● Provided data:
-=-=-

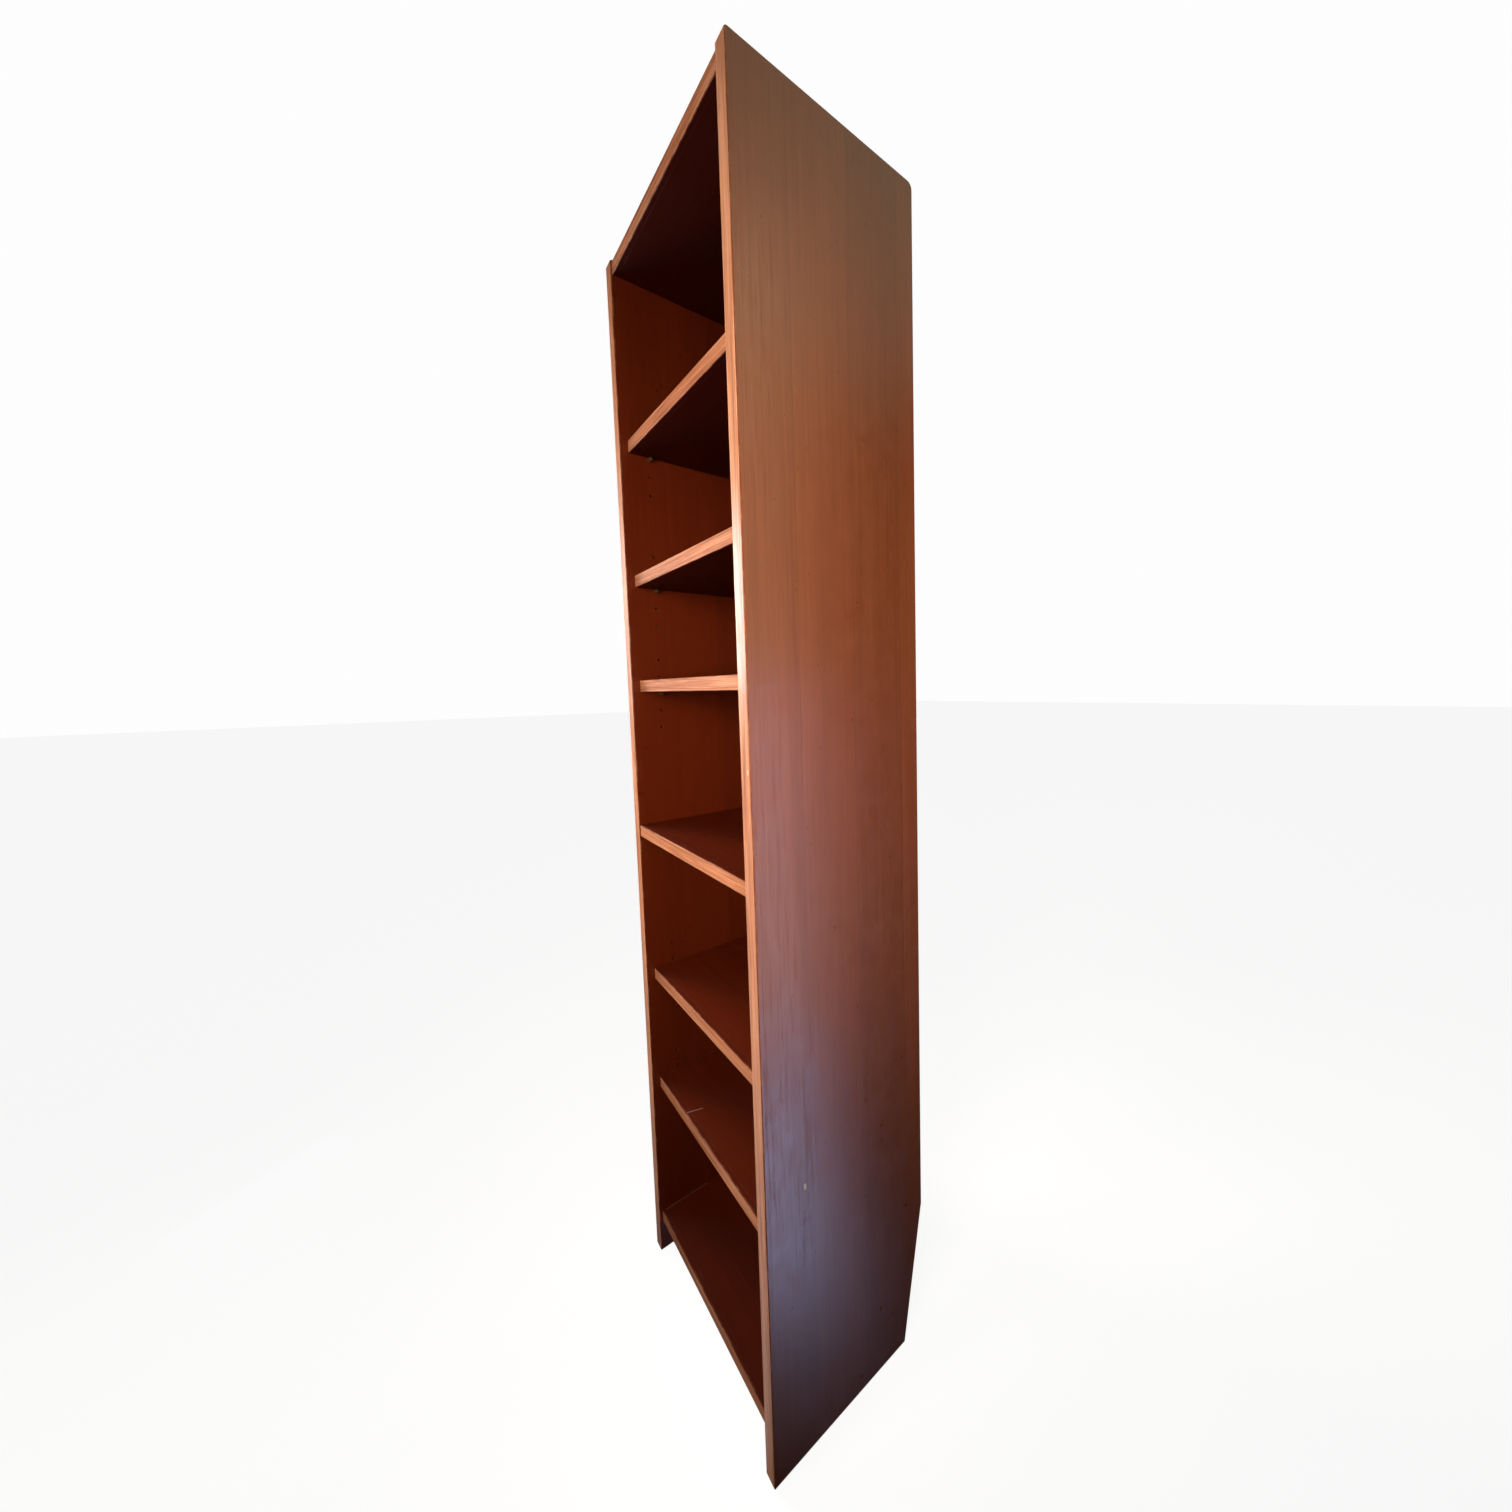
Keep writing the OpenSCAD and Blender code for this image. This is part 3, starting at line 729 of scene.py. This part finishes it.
# Lamps: place, what it faces, width and height, power in watts, colour, spread in degrees, and
# whether it is a sheen, which only reflections show, or a light, which only matt surfaces take.
lamps = {
    "key": {"place": (-1.40, -0.58, 1.30), "faces": (-0.2, -0.15, 1.20),
            "width": (0.5, 0.8), "power": 8.0, "colour": (1.0, 0.93, 0.86), "spread": 84, "isSheen": False},
    "front": {"place": (0.75, -1.15, 1.28), "faces": (0.1, -0.15, 1.12),
            "width": (0.7, 0.7), "power": 5.8, "colour": (1.0, 0.93, 0.86), "spread": 88, "isSheen": False},
    "right": {"place": (1.20, -0.32, 1.30), "faces": (0.2285, -0.10, 1.30),
            "width": (0.6, 0.6), "power": 2.6, "colour": (1.0, 0.93, 0.84), "spread": 120, "isSheen": False},
    "edges": {"place": (-0.30, -2.40, 0.95), "faces": (-0.10, -0.15, 0.95),
            "width": (0.5, 1.8), "power": 5.8, "colour": (1.0, 0.93, 0.88), "spread": 110, "isSheen": False},
    "behind": {"place": (-0.25, 2.60, 1.00), "faces": (0.0, 0.15, 1.00),
            "width": (0.5, 0.8), "power": 2.2, "colour": (1.0, 0.95, 0.90), "spread": 46, "isSheen": False},
    "sheenLow": {"place": (1.20, 0.40, -0.55), "faces": (0.2285, 0.40, -0.55),
            "width": (0.40, 1.0), "power": 8.8, "colour": (0.44, 0.60, 1.0), "spread": 180, "isSheen": True},
    "sheenMiddle": {"place": (1.20, 0.40, 0.55), "faces": (0.2285, 0.40, 0.55),
            "width": (0.28, 1.2), "power": 6.2, "colour": (0.96, 0.82, 1.0), "spread": 180, "isSheen": True},
    "sheenHigh": {"place": (1.20, 0.40, 1.85), "faces": (0.2285, 0.40, 1.85),
            "width": (0.28, 1.4), "power": 4.0, "colour": (1.0, 0.80, 0.50), "spread": 180, "isSheen": True},
    "ceiling": {"place": (1.50, 0.90, 2.95), "faces": (1.50, 0.90, 0.0),
            "width": (2.2, 2.2), "power": 10.0, "colour": (0.84, 1.0, 0.72), "spread": 180, "isSheen": True},
    "window": {"place": (-1.00, -0.81, 1.44), "faces": (0.2165, -0.1525, 1.24),
            "width": (0.24, 0.6), "power": 8.0, "colour": (0.80, 0.90, 1.0), "spread": 180, "isSheen": True},
    "frontFloor": {"place": (-1.00, -0.81, -0.50), "faces": (0.2165, -0.1525, -0.5),
            "width": (0.30, 3.2), "power": 2.8, "colour": (0.90, 0.90, 1.0), "spread": 180, "isSheen": True},
}


def makeLamp(name, look):
    light = bpy.data.lights.new(name, "AREA")
    light.shape = "RECTANGLE"
    light.size, light.size_y = look["width"]
    light.spread = math.radians(look["spread"])
    light.energy = look["power"]
    light.color = look["colour"]
    lamp = bpy.data.objects.new(name, light)
    way = Vector(look["faces"]) - Vector(look["place"])
    lamp.matrix_world = Matrix.Translation(look["place"]) @ way.to_track_quat("-Z", "Y").to_matrix().to_4x4()
    lamp.visible_camera = False
    lamp.visible_diffuse = not look["isSheen"]
    lamp.visible_glossy = look["isSheen"]
    bpy.context.scene.collection.objects.link(lamp)


for name, look in lamps.items():
    makeLamp(name, look)

# Surroundings: near white where the camera looks past the object, a weak warm grey for its light.
skyLook = {"seen": 0.985, "light": (0.027, 0.025, 0.023), "ground": (0.008, 0.007, 0.006),
           "horizon": (-0.12, 0.20)}


def makeSky():
    world = bpy.data.worlds.new("studio")
    bpy.context.scene.world = world
    finish = Finish(world, "Generated")
    up = finish.between(finish.part(finish.place, "Z"), *skyLook["horizon"])
    light = finish.colours(up, skyLook["ground"], skyLook["light"])
    isSeen = finish.node("ShaderNodeLightPath", out="Is Camera Ray")
    colour = finish.colours(isSeen, light, (skyLook["seen"],) * 3)
    shader = finish.node("ShaderNodeBackground", None, {0: colour})
    finish.node("ShaderNodeOutputWorld", None, {"Surface": shader})


makeSky()
print("floor, lamps and surroundings made")

# Camera: a very wide lens close to the right front corner, a little above the middle of the case.
viewpoint = {"place": (0.8255, -0.4794, 1.1288), "sensor": 36.0, "lens": 12.72, "nearest": 0.02,
             "shift": (-0.0701, -0.0168),
             "right": (0.65374, 0.75651, -0.01763), "up": (-0.04966, 0.06614, 0.99657),
             "back": (0.75509, -0.65063, 0.08081)}
camera = bpy.data.cameras.new("camera")
camera.sensor_width = viewpoint["sensor"]
camera.lens = viewpoint["lens"]
camera.shift_x, camera.shift_y = viewpoint["shift"]
camera.clip_start = viewpoint["nearest"]
cameraObject = bpy.data.objects.new("camera", camera)
turn = Matrix((viewpoint["right"], viewpoint["up"], viewpoint["back"])).transposed()
cameraObject.matrix_world = Matrix.Translation(viewpoint["place"]) @ turn.to_4x4()
bpy.context.scene.collection.objects.link(cameraObject)
bpy.context.scene.camera = cameraObject
bpy.context.scene.view_settings.view_transform = "Standard"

-=-=-

● Problem details: Your task is to repeat the data exactly; please include every line.

● Complete answer:
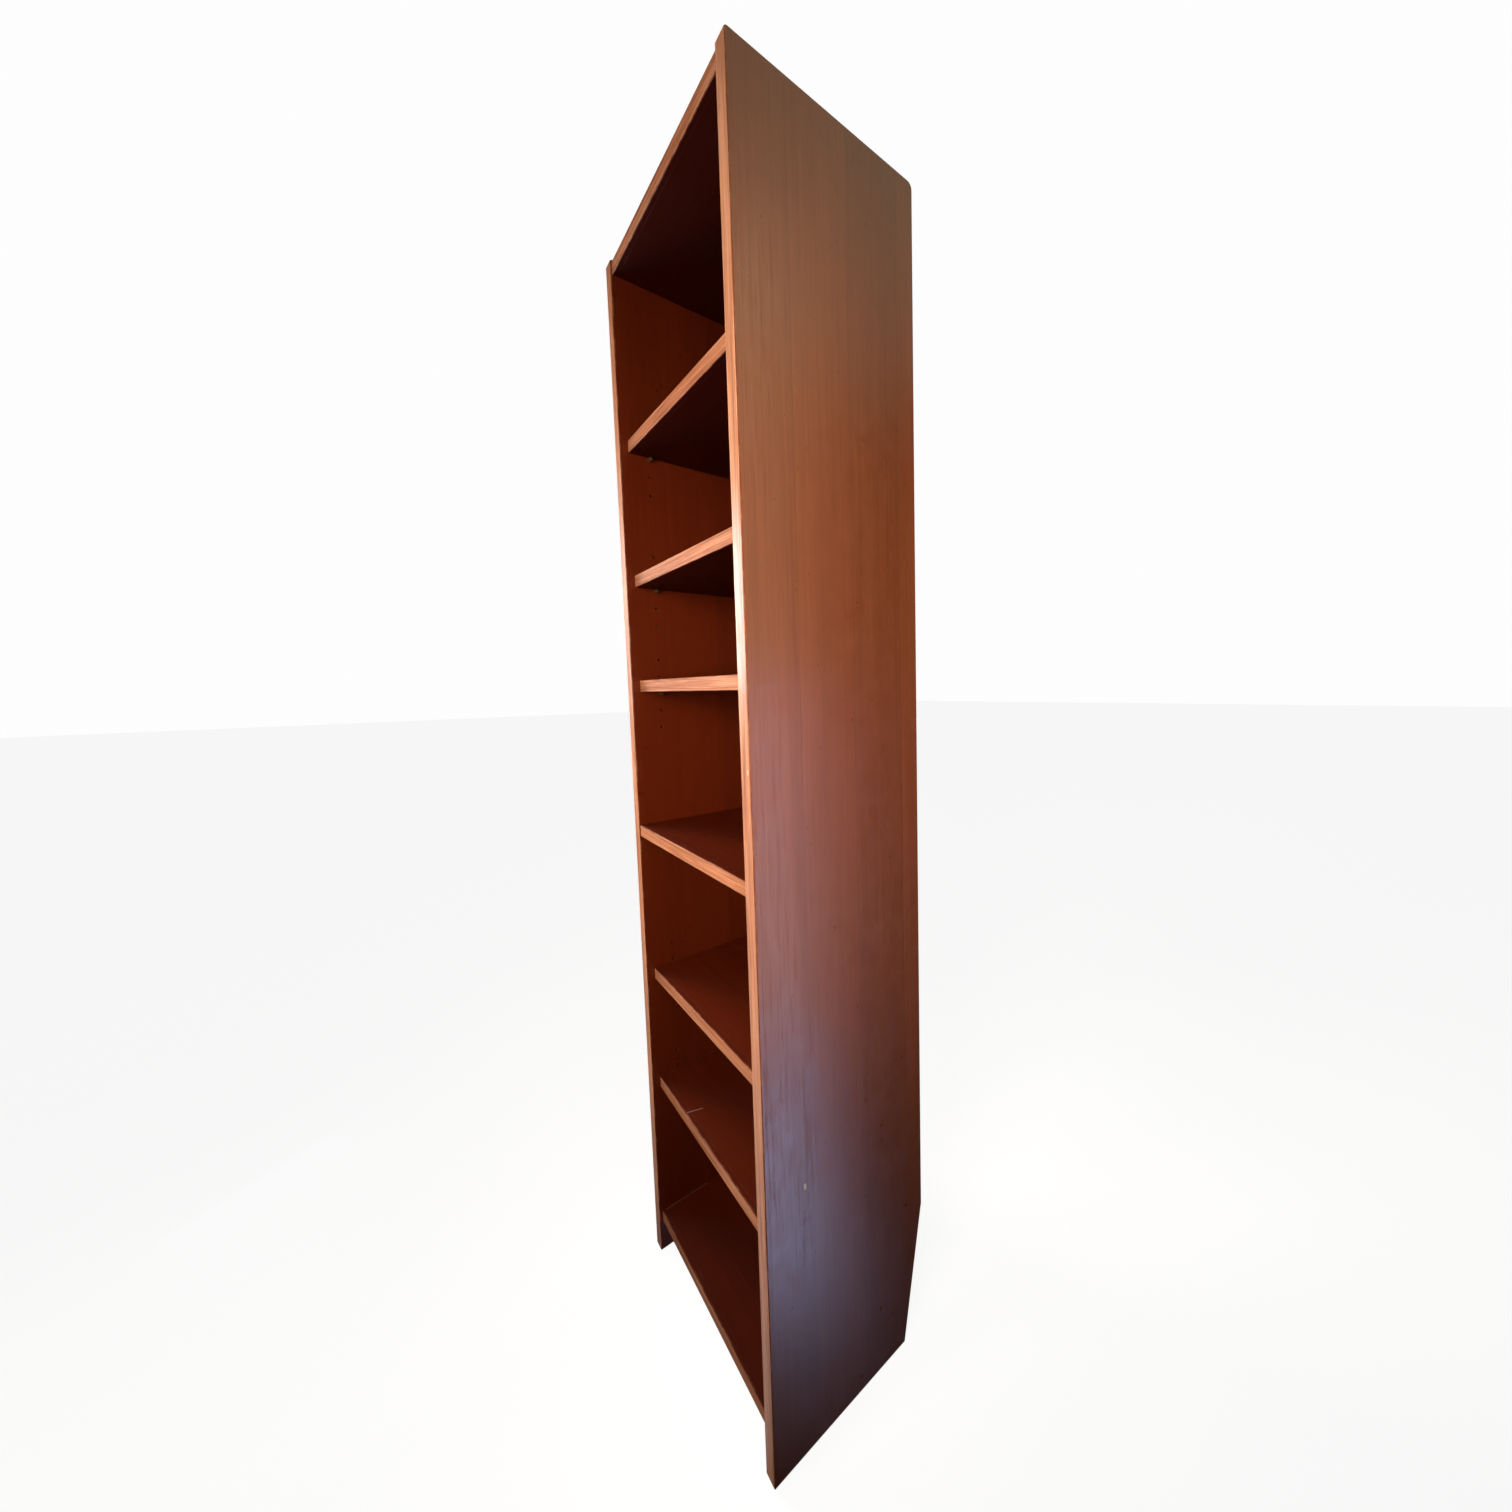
Keep writing the OpenSCAD and Blender code for this image. This is part 3, starting at line 729 of scene.py. This part finishes it.
# Lamps: place, what it faces, width and height, power in watts, colour, spread in degrees, and
# whether it is a sheen, which only reflections show, or a light, which only matt surfaces take.
lamps = {
    "key": {"place": (-1.40, -0.58, 1.30), "faces": (-0.2, -0.15, 1.20),
            "width": (0.5, 0.8), "power": 8.0, "colour": (1.0, 0.93, 0.86), "spread": 84, "isSheen": False},
    "front": {"place": (0.75, -1.15, 1.28), "faces": (0.1, -0.15, 1.12),
            "width": (0.7, 0.7), "power": 5.8, "colour": (1.0, 0.93, 0.86), "spread": 88, "isSheen": False},
    "right": {"place": (1.20, -0.32, 1.30), "faces": (0.2285, -0.10, 1.30),
            "width": (0.6, 0.6), "power": 2.6, "colour": (1.0, 0.93, 0.84), "spread": 120, "isSheen": False},
    "edges": {"place": (-0.30, -2.40, 0.95), "faces": (-0.10, -0.15, 0.95),
            "width": (0.5, 1.8), "power": 5.8, "colour": (1.0, 0.93, 0.88), "spread": 110, "isSheen": False},
    "behind": {"place": (-0.25, 2.60, 1.00), "faces": (0.0, 0.15, 1.00),
            "width": (0.5, 0.8), "power": 2.2, "colour": (1.0, 0.95, 0.90), "spread": 46, "isSheen": False},
    "sheenLow": {"place": (1.20, 0.40, -0.55), "faces": (0.2285, 0.40, -0.55),
            "width": (0.40, 1.0), "power": 8.8, "colour": (0.44, 0.60, 1.0), "spread": 180, "isSheen": True},
    "sheenMiddle": {"place": (1.20, 0.40, 0.55), "faces": (0.2285, 0.40, 0.55),
            "width": (0.28, 1.2), "power": 6.2, "colour": (0.96, 0.82, 1.0), "spread": 180, "isSheen": True},
    "sheenHigh": {"place": (1.20, 0.40, 1.85), "faces": (0.2285, 0.40, 1.85),
            "width": (0.28, 1.4), "power": 4.0, "colour": (1.0, 0.80, 0.50), "spread": 180, "isSheen": True},
    "ceiling": {"place": (1.50, 0.90, 2.95), "faces": (1.50, 0.90, 0.0),
            "width": (2.2, 2.2), "power": 10.0, "colour": (0.84, 1.0, 0.72), "spread": 180, "isSheen": True},
    "window": {"place": (-1.00, -0.81, 1.44), "faces": (0.2165, -0.1525, 1.24),
            "width": (0.24, 0.6), "power": 8.0, "colour": (0.80, 0.90, 1.0), "spread": 180, "isSheen": True},
    "frontFloor": {"place": (-1.00, -0.81, -0.50), "faces": (0.2165, -0.1525, -0.5),
            "width": (0.30, 3.2), "power": 2.8, "colour": (0.90, 0.90, 1.0), "spread": 180, "isSheen": True},
}


def makeLamp(name, look):
    light = bpy.data.lights.new(name, "AREA")
    light.shape = "RECTANGLE"
    light.size, light.size_y = look["width"]
    light.spread = math.radians(look["spread"])
    light.energy = look["power"]
    light.color = look["colour"]
    lamp = bpy.data.objects.new(name, light)
    way = Vector(look["faces"]) - Vector(look["place"])
    lamp.matrix_world = Matrix.Translation(look["place"]) @ way.to_track_quat("-Z", "Y").to_matrix().to_4x4()
    lamp.visible_camera = False
    lamp.visible_diffuse = not look["isSheen"]
    lamp.visible_glossy = look["isSheen"]
    bpy.context.scene.collection.objects.link(lamp)


for name, look in lamps.items():
    makeLamp(name, look)

# Surroundings: near white where the camera looks past the object, a weak warm grey for its light.
skyLook = {"seen": 0.985, "light": (0.027, 0.025, 0.023), "ground": (0.008, 0.007, 0.006),
           "horizon": (-0.12, 0.20)}


def makeSky():
    world = bpy.data.worlds.new("studio")
    bpy.context.scene.world = world
    finish = Finish(world, "Generated")
    up = finish.between(finish.part(finish.place, "Z"), *skyLook["horizon"])
    light = finish.colours(up, skyLook["ground"], skyLook["light"])
    isSeen = finish.node("ShaderNodeLightPath", out="Is Camera Ray")
    colour = finish.colours(isSeen, light, (skyLook["seen"],) * 3)
    shader = finish.node("ShaderNodeBackground", None, {0: colour})
    finish.node("ShaderNodeOutputWorld", None, {"Surface": shader})


makeSky()
print("floor, lamps and surroundings made")

# Camera: a very wide lens close to the right front corner, a little above the middle of the case.
viewpoint = {"place": (0.8255, -0.4794, 1.1288), "sensor": 36.0, "lens": 12.72, "nearest": 0.02,
             "shift": (-0.0701, -0.0168),
             "right": (0.65374, 0.75651, -0.01763), "up": (-0.04966, 0.06614, 0.99657),
             "back": (0.75509, -0.65063, 0.08081)}
camera = bpy.data.cameras.new("camera")
camera.sensor_width = viewpoint["sensor"]
camera.lens = viewpoint["lens"]
camera.shift_x, camera.shift_y = viewpoint["shift"]
camera.clip_start = viewpoint["nearest"]
cameraObject = bpy.data.objects.new("camera", camera)
turn = Matrix((viewpoint["right"], viewpoint["up"], viewpoint["back"])).transposed()
cameraObject.matrix_world = Matrix.Translation(viewpoint["place"]) @ turn.to_4x4()
bpy.context.scene.collection.objects.link(cameraObject)
bpy.context.scene.camera = cameraObject
bpy.context.scene.view_settings.view_transform = "Standard"